* BEGIN *

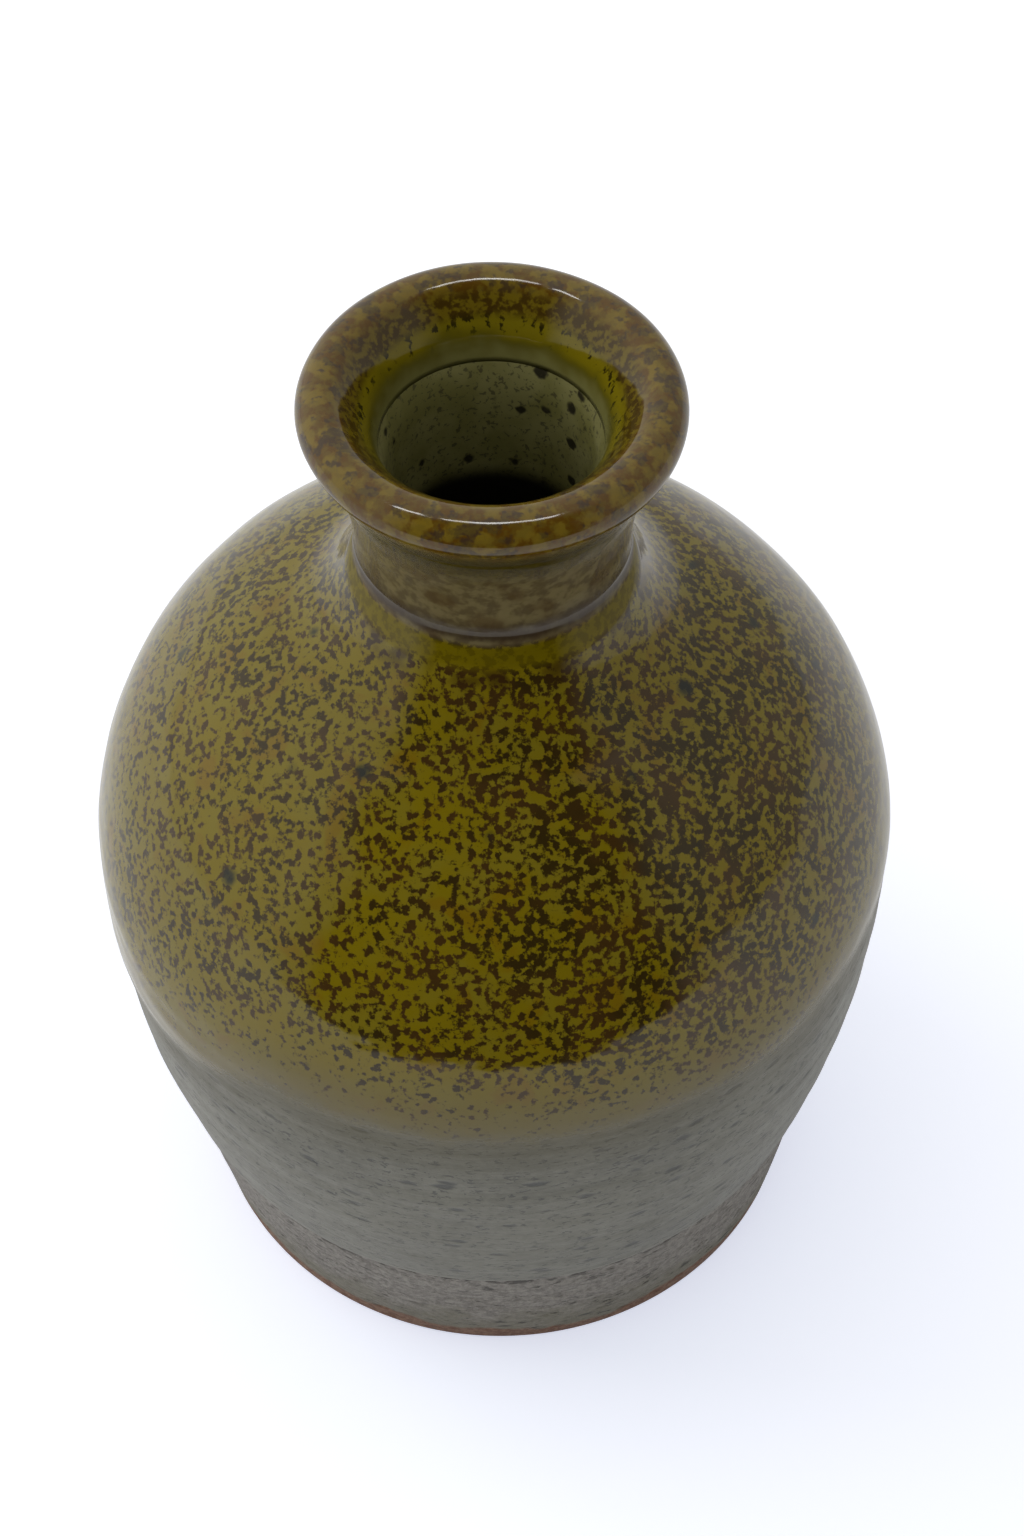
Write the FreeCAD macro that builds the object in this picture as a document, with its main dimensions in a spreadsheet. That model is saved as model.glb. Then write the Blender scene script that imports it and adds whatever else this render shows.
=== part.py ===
import FreeCAD, Part
import math
import os

import Sketcher
from FreeCAD import Vector

# A wheel-thrown stoneware bud vase: one turned clay body and three coats of glaze.
# Millimetres, +Z up, the origin on the axis in the plane that the foot stands on.
# Every face is a face of revolution, so each piece is one sketch in the XZ plane,
# drawn from the curve of the clay and the same curve set off by the coats over it.

SIZES = [
    ("belly_radius", 49.1, "bare clay at its widest"),
    ("belly_height", 63.3, "height of the widest place"),
    ("lower_arc", 159.0, "radius of the wall's curve below the belly"),
    ("shoulder_centre", 6.4, "how far off the axis the shoulder's curve is centred"),
    ("wall", 4.5, "clay wall of the belly and shoulder"),
    ("foot_radius", 40.3, "outside of the foot ring, where it stands"),
    ("foot_width", 6.0, "width of the foot ring"),
    ("foot_recess", 3.0, "depth turned out under the floor"),
    ("foot_edge", 0.8, "rounding of the foot ring's two edges"),
    ("ridge_height", 22.3, "top of the turned foot band, where the first glaze ends"),
    ("floor_thickness", 6.0, "clay floor above the recess"),
    ("floor_round", 14.0, "inside corner between floor and wall"),
    ("neck_radius", 14.8, "bare clay at the waist of the neck"),
    ("neck_rise", 54.7, "from the belly's widest place up to the waist"),
    ("bore_radius", 12.0, "bare clay of the straight bore in the neck"),
    ("roof_round", 10.0, "rounding from the bore into the chamber's roof"),
    ("flare_arc", 16.0, "radius of the throat's flare"),
    ("lip_middle", 18.4, "radius of the circle that the lip's roll is centred on"),
    ("lip_rise", 18.8, "from the waist up to that circle"),
    ("lip_half", 2.0, "half the thickness of the bare lip"),
    ("first_coat", 0.4, "thickness of the grey-green glaze, inside and outside"),
    ("over_coat", 0.5, "thickness of the speckled olive glaze over it"),
    ("dip_rise", 2.7, "from the belly's widest place up to the olive glaze's lower edge"),
    ("throat_drop", 5.8, "from the lip's circle down to the olive glaze's edge in the throat"),
]
size = {name: value for name, value, note in SIZES}


def total(*names):
    """A sum of sizes: the text that a sketch is bound to and the number that it starts from."""
    return " + ".join("sizes." + name for name in names), sum(size[name] for name in names)


BARE = ("0", 0.0)
FIRST = total("first_coat")
BOTH = total("first_coat", "over_coat")
DIP = total("belly_height", "dip_rise")
WAIST = total("belly_height", "neck_rise")
LIP = total("belly_height", "neck_rise", "lip_rise")
THROAT_LINE = (LIP[0] + " - sizes.throat_drop", LIP[1] - size["throat_drop"])

START, END, CENTRE = 1, 2, 3
ORIGIN = (-1, 1)
FLAT_AXIS, UPRIGHT_AXIS = -1, -2

doc = FreeCAD.newDocument("bud_vase")
sheet = doc.addObject("Spreadsheet::Sheet", "sizes")
for row, (name, value, note) in enumerate(SIZES, start=1):
    sheet.set("A%d" % row, name)
    sheet.set("B%d" % row, str(value))
    sheet.set("C%d" % row, note)
    sheet.setAlias("B%d" % row, name)
doc.recompute()


def towards(near, far, reach):
    """The point that lies `reach` from near, on the line through far."""
    step = (far - near).normalize()
    return near + step * reach


def on_circle(centre, radius, height):
    """The point of a circle at a height, on its side away from the axis."""
    rise = height - centre.y
    return Vector(centre.x + math.sqrt(radius ** 2 - rise ** 2), height, 0)


class Chain:
    """Arcs and lines drawn end to end in a sketch, each held by constraints."""

    def __init__(self, sketch):
        self.sketch = sketch
        self.pieces = []

    def rule(self, kind, *points):
        flat = [number for point in points for number in point]
        self.sketch.addConstraint(Sketcher.Constraint(kind, *flat))

    def bind(self, kind, point, formula):
        """Ties a radius, or a point's place from the origin, to the sheet."""
        geometry, position = point
        if kind == "Radius":
            place = (geometry,)
            now = self.sketch.Geometry[geometry].Radius
        else:
            place = (*ORIGIN, geometry, position)
            here = self.sketch.getPoint(geometry, position)
            now = here.x if kind == "DistanceX" else here.y
        index = self.sketch.addConstraint(Sketcher.Constraint(kind, *place, now))
        self.sketch.setExpression("Constraints[%d]" % index, formula)

    def add(self, shape, begin, finish, join):
        number = self.sketch.addGeometry(shape, False)
        piece = {"centre": (number, CENTRE), "begin": (number, begin), "finish": (number, finish)}
        if self.pieces and join:
            self.rule(join, self.pieces[-1]["finish"], piece["begin"])
        self.pieces.append(piece)
        return piece

    def arc(self, centre, begin, finish, anticlockwise, join="Coincident"):
        circle = Part.Circle(centre, Vector(0, 0, 1), begin.distanceToPoint(centre))
        low, high = (begin, finish) if anticlockwise else (finish, begin)
        first = math.atan2(low.y - centre.y, low.x - centre.x)
        last = math.atan2(high.y - centre.y, high.x - centre.x)
        if last < first:
            last += 2 * math.pi
        ends = (START, END) if anticlockwise else (END, START)
        return self.add(Part.ArcOfCircle(circle, first, last), *ends, join)

    def line(self, begin, finish, join="Coincident"):
        return self.add(Part.LineSegment(begin, finish), START, END, join)

    def here(self):
        return self.sketch.getPoint(*self.pieces[-1]["finish"])

    def close(self, last, first):
        """A straight edge between the ends of two chains in the same sketch."""
        begin, finish = self.sketch.getPoint(*last), self.sketch.getPoint(*first)
        edge = self.line(begin, finish, join=None)
        self.rule("Coincident", last, edge["begin"])
        self.rule("Coincident", edge["finish"], first)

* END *

REQUIRED WORK: Restate the whole listing exactly, leaving out nothing.

TASK RESPONSE:
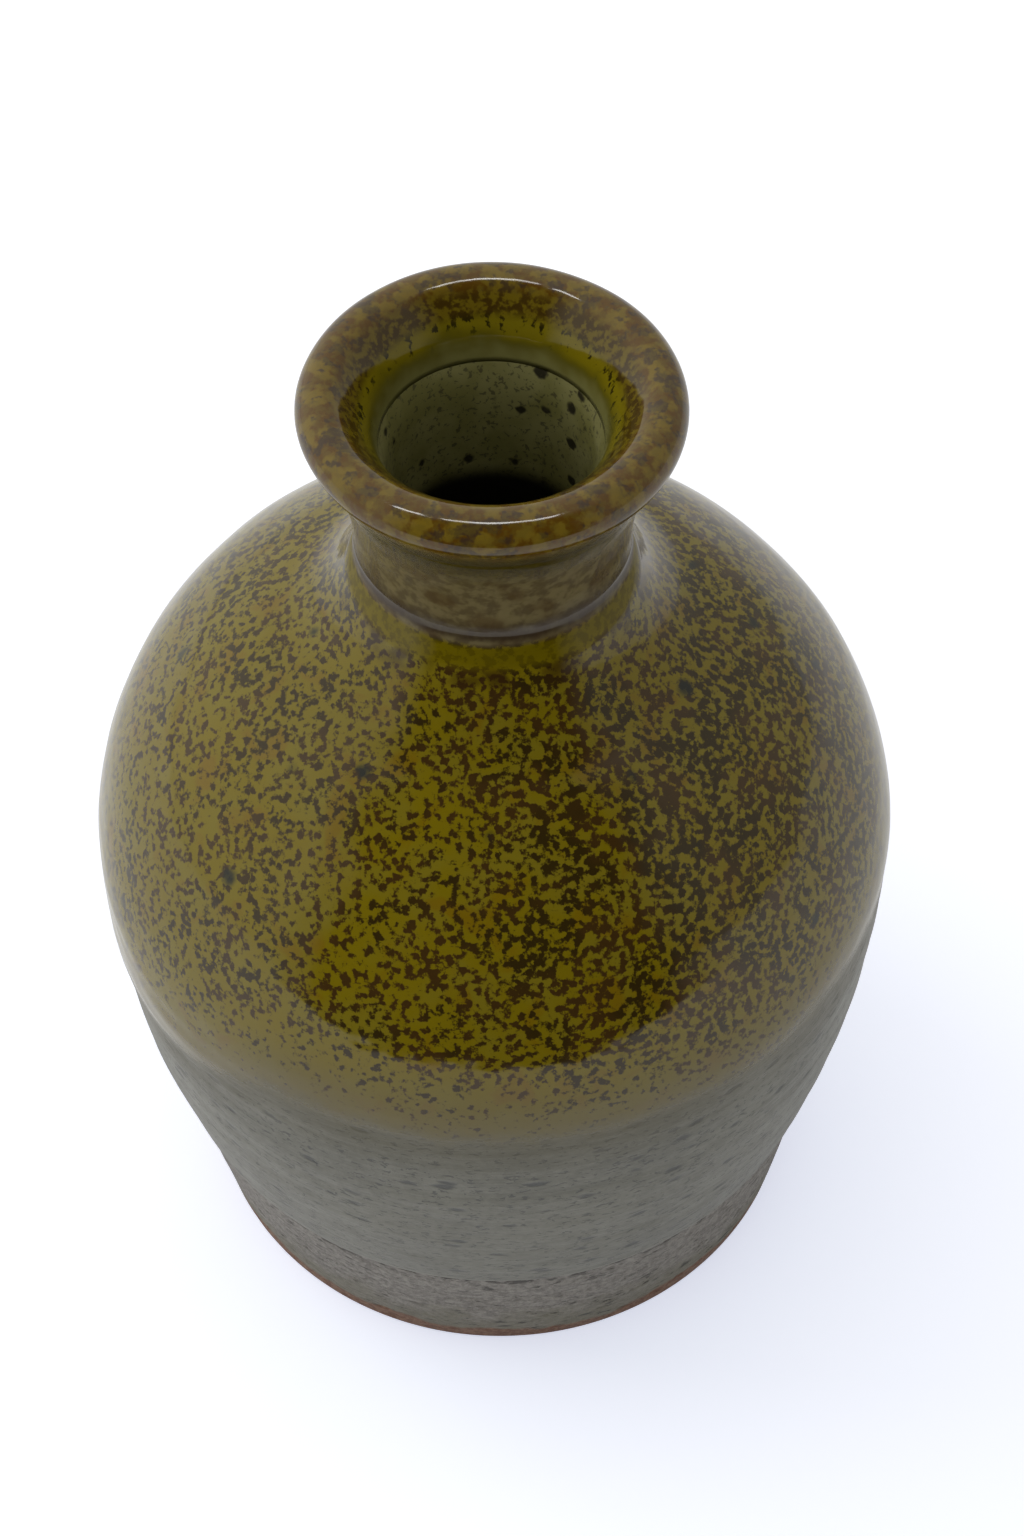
Write the FreeCAD macro that builds the object in this picture as a document, with its main dimensions in a spreadsheet. That model is saved as model.glb. Then write the Blender scene script that imports it and adds whatever else this render shows.
=== part.py ===
import FreeCAD, Part
import math
import os

import Sketcher
from FreeCAD import Vector

# A wheel-thrown stoneware bud vase: one turned clay body and three coats of glaze.
# Millimetres, +Z up, the origin on the axis in the plane that the foot stands on.
# Every face is a face of revolution, so each piece is one sketch in the XZ plane,
# drawn from the curve of the clay and the same curve set off by the coats over it.

SIZES = [
    ("belly_radius", 49.1, "bare clay at its widest"),
    ("belly_height", 63.3, "height of the widest place"),
    ("lower_arc", 159.0, "radius of the wall's curve below the belly"),
    ("shoulder_centre", 6.4, "how far off the axis the shoulder's curve is centred"),
    ("wall", 4.5, "clay wall of the belly and shoulder"),
    ("foot_radius", 40.3, "outside of the foot ring, where it stands"),
    ("foot_width", 6.0, "width of the foot ring"),
    ("foot_recess", 3.0, "depth turned out under the floor"),
    ("foot_edge", 0.8, "rounding of the foot ring's two edges"),
    ("ridge_height", 22.3, "top of the turned foot band, where the first glaze ends"),
    ("floor_thickness", 6.0, "clay floor above the recess"),
    ("floor_round", 14.0, "inside corner between floor and wall"),
    ("neck_radius", 14.8, "bare clay at the waist of the neck"),
    ("neck_rise", 54.7, "from the belly's widest place up to the waist"),
    ("bore_radius", 12.0, "bare clay of the straight bore in the neck"),
    ("roof_round", 10.0, "rounding from the bore into the chamber's roof"),
    ("flare_arc", 16.0, "radius of the throat's flare"),
    ("lip_middle", 18.4, "radius of the circle that the lip's roll is centred on"),
    ("lip_rise", 18.8, "from the waist up to that circle"),
    ("lip_half", 2.0, "half the thickness of the bare lip"),
    ("first_coat", 0.4, "thickness of the grey-green glaze, inside and outside"),
    ("over_coat", 0.5, "thickness of the speckled olive glaze over it"),
    ("dip_rise", 2.7, "from the belly's widest place up to the olive glaze's lower edge"),
    ("throat_drop", 5.8, "from the lip's circle down to the olive glaze's edge in the throat"),
]
size = {name: value for name, value, note in SIZES}


def total(*names):
    """A sum of sizes: the text that a sketch is bound to and the number that it starts from."""
    return " + ".join("sizes." + name for name in names), sum(size[name] for name in names)


BARE = ("0", 0.0)
FIRST = total("first_coat")
BOTH = total("first_coat", "over_coat")
DIP = total("belly_height", "dip_rise")
WAIST = total("belly_height", "neck_rise")
LIP = total("belly_height", "neck_rise", "lip_rise")
THROAT_LINE = (LIP[0] + " - sizes.throat_drop", LIP[1] - size["throat_drop"])

START, END, CENTRE = 1, 2, 3
ORIGIN = (-1, 1)
FLAT_AXIS, UPRIGHT_AXIS = -1, -2

doc = FreeCAD.newDocument("bud_vase")
sheet = doc.addObject("Spreadsheet::Sheet", "sizes")
for row, (name, value, note) in enumerate(SIZES, start=1):
    sheet.set("A%d" % row, name)
    sheet.set("B%d" % row, str(value))
    sheet.set("C%d" % row, note)
    sheet.setAlias("B%d" % row, name)
doc.recompute()


def towards(near, far, reach):
    """The point that lies `reach` from near, on the line through far."""
    step = (far - near).normalize()
    return near + step * reach


def on_circle(centre, radius, height):
    """The point of a circle at a height, on its side away from the axis."""
    rise = height - centre.y
    return Vector(centre.x + math.sqrt(radius ** 2 - rise ** 2), height, 0)


class Chain:
    """Arcs and lines drawn end to end in a sketch, each held by constraints."""

    def __init__(self, sketch):
        self.sketch = sketch
        self.pieces = []

    def rule(self, kind, *points):
        flat = [number for point in points for number in point]
        self.sketch.addConstraint(Sketcher.Constraint(kind, *flat))

    def bind(self, kind, point, formula):
        """Ties a radius, or a point's place from the origin, to the sheet."""
        geometry, position = point
        if kind == "Radius":
            place = (geometry,)
            now = self.sketch.Geometry[geometry].Radius
        else:
            place = (*ORIGIN, geometry, position)
            here = self.sketch.getPoint(geometry, position)
            now = here.x if kind == "DistanceX" else here.y
        index = self.sketch.addConstraint(Sketcher.Constraint(kind, *place, now))
        self.sketch.setExpression("Constraints[%d]" % index, formula)

    def add(self, shape, begin, finish, join):
        number = self.sketch.addGeometry(shape, False)
        piece = {"centre": (number, CENTRE), "begin": (number, begin), "finish": (number, finish)}
        if self.pieces and join:
            self.rule(join, self.pieces[-1]["finish"], piece["begin"])
        self.pieces.append(piece)
        return piece

    def arc(self, centre, begin, finish, anticlockwise, join="Coincident"):
        circle = Part.Circle(centre, Vector(0, 0, 1), begin.distanceToPoint(centre))
        low, high = (begin, finish) if anticlockwise else (finish, begin)
        first = math.atan2(low.y - centre.y, low.x - centre.x)
        last = math.atan2(high.y - centre.y, high.x - centre.x)
        if last < first:
            last += 2 * math.pi
        ends = (START, END) if anticlockwise else (END, START)
        return self.add(Part.ArcOfCircle(circle, first, last), *ends, join)

    def line(self, begin, finish, join="Coincident"):
        return self.add(Part.LineSegment(begin, finish), START, END, join)

    def here(self):
        return self.sketch.getPoint(*self.pieces[-1]["finish"])

    def close(self, last, first):
        """A straight edge between the ends of two chains in the same sketch."""
        begin, finish = self.sketch.getPoint(*last), self.sketch.getPoint(*first)
        edge = self.line(begin, finish, join=None)
        self.rule("Coincident", last, edge["begin"])
        self.rule("Coincident", edge["finish"], first)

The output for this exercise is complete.